Mais nous avons aussi des avancées positives. Par exemple, l’IEDDH (Initiative européenne pour la démocratie et les droits de l'homme). C’est un instrument financier à hauteur de 1,4 milliards d’euros qui aide de nombreux pays en développement. Dans le cadre du programme actuel, plus de 50 projets en lien avec la LRC sont soutenus pour un budget total de 15 millions d’euros. Le dernier projet en date est le prix LRC de développement Lorenzo Natali Media Prize. Après 25 ans, nous mettons en place pour la première fois ce mois de juin les récompenses pour les meilleures reportages amateurs et professionnels sur la LRC.
Il y a aussi les instruments pour des projets éducationnels et culturels. Je pense que l’UE peut faire beaucoup pour faire prévaloir l’humanité, la paix et la justice dans le monde en promouvant la liberté et la responsabilité des responsables religieux et de leurs communautés, ainsi que le bien commun. La liberté sans responsabilité n’est pas viable et ne peut durer.
L’Europe a-t-elle reconnu les « génocides » en Syrie et en Irak ?

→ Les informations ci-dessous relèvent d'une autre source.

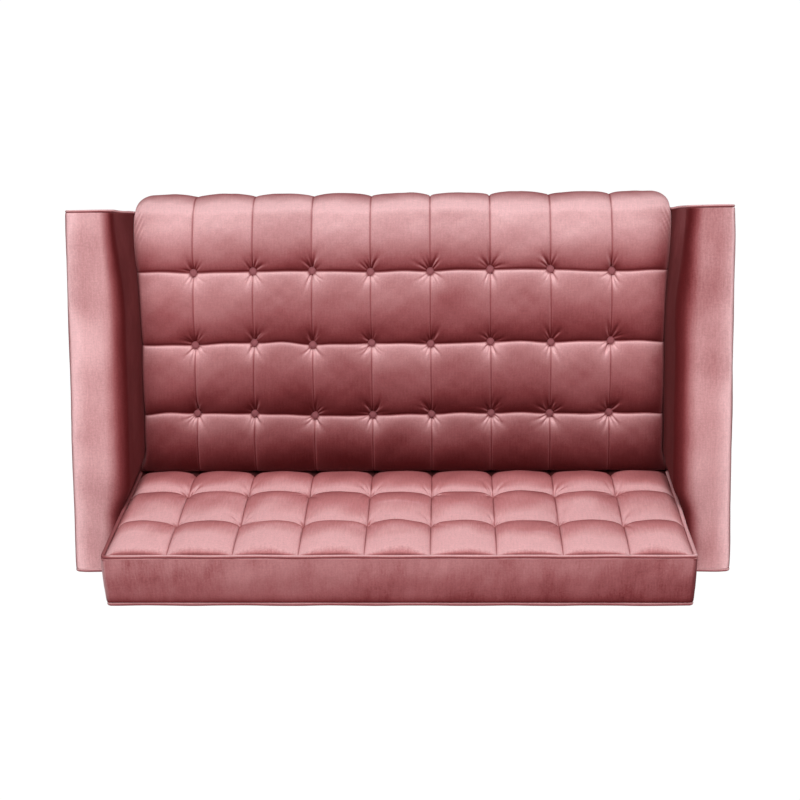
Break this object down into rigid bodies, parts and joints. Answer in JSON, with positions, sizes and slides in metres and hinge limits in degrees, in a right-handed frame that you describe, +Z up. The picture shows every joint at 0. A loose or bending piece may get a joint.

L’Assemblée parlementaire du Conseil de l’Europe, qui est une organisation intergouvernementale paneuropéenne, a été la première institution internationale à exprimer sa reconnaissance des faits et à les dénoncer, en janvier 2016. La résolution la plus forte et qui a été très importante sur les atrocités de masse commises par l’EI en Irak et en Syrie a été adoptée très rapidement après cette reconnaissance, en février 2016. Dans cette résolution, le Parlement recommande aux états-membres de l’UE et à la communauté internationale d’agir grâce au conseil de sécurité de l’ONU pour arrêter les persécutions des minorités religieuses et ethniques, et de saisir la Cour pénale internationale pour enquêter sur les crimes brutaux et extra-ordinaires et pour poursuivre les auteurs de ces crimes. Une écrasante majorité de Membres du parlement européen ont aussi demandé dans cette résolution que soit « créé une position permanente pour le représentant spécial de l’UE à la LRC ». Ainsi, en lien avec cet appel je vois les régions du Proche-Orient et leur situation critique est ma priorité. J’ai visité la Jordanie, l’Irak, les Émirats-Arabes Unis, et récemment le Soudan et le Maroc.

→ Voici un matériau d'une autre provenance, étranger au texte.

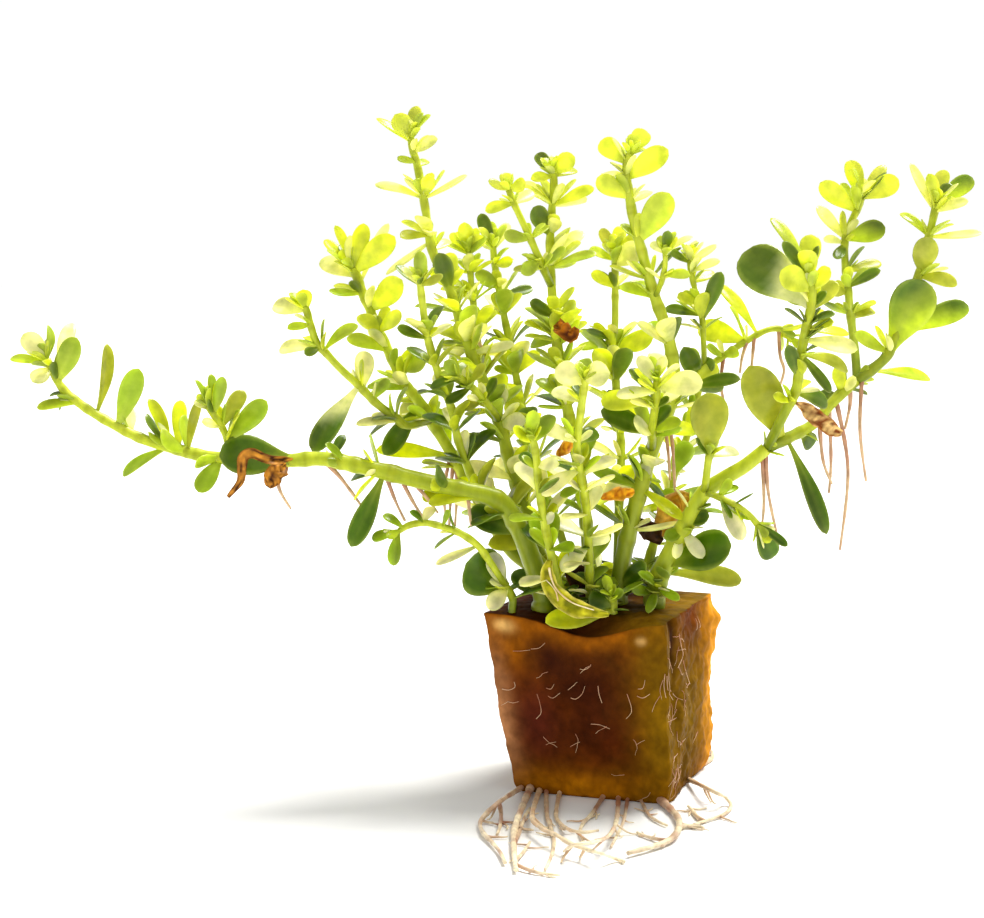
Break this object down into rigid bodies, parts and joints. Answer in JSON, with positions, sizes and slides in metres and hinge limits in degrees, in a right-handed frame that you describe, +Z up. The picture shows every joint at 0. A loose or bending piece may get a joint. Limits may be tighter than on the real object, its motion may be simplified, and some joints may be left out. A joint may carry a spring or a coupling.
{
  "type": "bacopa monnieri plug plant",
  "caption": "Bushy aquarium stem plant with small fleshy leaves in opposite pairs, growing from a square soaked plug with bare roots at its foot.",
  "frame": {"origin": "Centre of the plug's flat underside, on the surface it stands on", "axes": "+X to the plant's right and along the long trailing shoot's plane, +Y to its back, +Z up"},
  "size_m": [0.1925, 0.1212, 0.1387],
  "materials": {
    "leaf_and_stem": "satin",
    "wet_rockwool": "matte",
    "root": "satin",
    "dead_leaf": "matte"
  },
  "bodies": {
    "root": {"arching_side_shoot": "leaf_and_stem", "back_left_shoot": "leaf_and_stem", "back_right_shoot": "leaf_and_stem", "back_shoot": "leaf_and_stem", "big_leaf_arm": "leaf_and_stem", "crown_front_shoot": "leaf_and_stem", "dead_leaf_crown": "dead_leaf", "dead_leaf_dark": "dead_leaf", "dead_leaf_front": "dead_leaf", "dead_leaf_inner": "dead_leaf", "dead_leaf_left": "dead_leaf", "dead_leaf_low_left": "dead_leaf", "dead_leaf_middle": "dead_leaf", "dead_leaf_right": "dead_leaf", "dead_leaf_top": "dead_leaf", "far_right_shoot": "leaf_and_stem", "front_right_side_shoot": "leaf_and_stem", "front_shoot": "leaf_and_stem", "inner_left_shoot": "leaf_and_stem", "leaning_left_shoot": "leaf_and_stem", "low_front_shoot": "leaf_and_stem", "low_left_side_shoot": "leaf_and_stem", "low_right_side_shoot": "leaf_and_stem", "middle_shoot": "leaf_and_stem", "middle_side_shoot": "leaf_and_stem", "old_leaf_crown": "dead_leaf", "plug": "wet_rockwool", "right_branch": "leaf_and_stem", "right_end_branch": "leaf_and_stem", "right_front_shoot": "leaf_and_stem", "right_top_shoot": "leaf_and_stem", "root_back": "root", "root_back_left": "root", "root_back_right": "root", "root_bent": "root", "root_curved": "root", "root_far_left": "root", "root_hooked": "root", "root_left": "root", "root_long": "root", "root_loop": "root", "root_middle": "root", "root_right": "root", "root_short": "root", "root_thin": "root", "slim_left_shoot": "leaf_and_stem", "tall_left_shoot": "leaf_and_stem", "tall_left_side_shoot": "leaf_and_stem", "tall_middle_shoot": "leaf_and_stem", "thin_top_side_shoot": "leaf_and_stem", "trailing_shoot": "leaf_and_stem", "upper_left_side_shoot": "leaf_and_stem", "upper_right_side_shoot": "leaf_and_stem", "upright_left_shoot": "leaf_and_stem"}
  },
  "joints": []
}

La même reconnaissance a été faite par la Chambre des Communs britannique, la Chambre des représentants du Congrès des États-Unis et par de nombreuses autres institutions et organisations. Malheureusement, les gouvernements respectifs n’ont pas suivi cette position. Il n’y a pas eu de proposition ou de position directe amorcée ni au Conseil de sécurité de l’ONU ni à l’Assemblée générale de l’ONU. Je suis sûr que pour apporter la paix, la sécurité et la justice au Proche-Orient, dans l’intérêt de nos engagements internationaux et pour la crédibilité de l’ONU en tant qu’acteur responsable, des actions devraient dument être engagées, négociées, et prises.
Que peux faire l’UE suite à cette reconnaissance ?
L'UE n'a aucun mandat ou siège au sein de l'organisation à l'ONU. Nous fournissons vraiment beaucoup d'effort dans la région pour lutter contre l'extrémisme et le fondamentalisme grâce au CSFP et en coopération avec les organisations internationales. La majeure partie de l'aide humanitaire en Syrie et en Irak provient de l'Europe. En Irak nous travaillons avec toutes les institutions concernées, y compris avec la société civile et les minorités religieuses et ethniques, afin de garantir la sécurité, la réconciliation, la justice et la reconstruction sur place. Je pense que nous devons nous documenter sur l'ensemble des crimes contre l'humanité ainsi que sur la législation concernant le génocide et commencer les enquêtes afin d'envoyer un signal fort aux personnes qui se trouvent dans le besoin et leur dire qu'elles ne sont pas abandonnées et qu'une justice et de nouvelles perspectives l’emporteront bientôt.
La conférence de soutien pour la reconstruction de la Syrie organisée à Bruxelles en avril a récolté six milliards de dollars. Un soutien analogue pour l'Irak a eu lieu il y a un an à Londres. La Syrie a besoin d'une nouvelle solution politique et d'un accord concernant son avenir. L'Irak doit trouver le chemin d’une solution démocratique étatique pour protéger les sunnites, les chiites, les Kurdes, les chrétiens, les Yezidis et toutes ses minorités. Vous souvenez-vous des images post-seconde-guerre-mondiale de Dresde ou Stalingrad en Europe?
Quels sont les devoirs des États par rapport aux auteurs du génocide, si certains font partie de ses ressortissants ?
C’est très clair : les crimes de guerre, les crimes contre l’humanité et les crimes de génocide sont punissables devant la loi internationale et devant la plupart des lois nationales. Il est très important que les instances compétentes (principalement des procureurs et des procureurs généraux) mettent en place des procédures légales contre les militants de l’EI et les combattants étrangers. La raison principale en est la justice elle-même. Mais des raisons secondaires sont également importantes : c’est un signe aux communautés meurtries que la justice, bien que limitée, arrive, et un avertissement pour les futures recrues potentielles du terrorisme islamique d’éviter de passer à l’acte.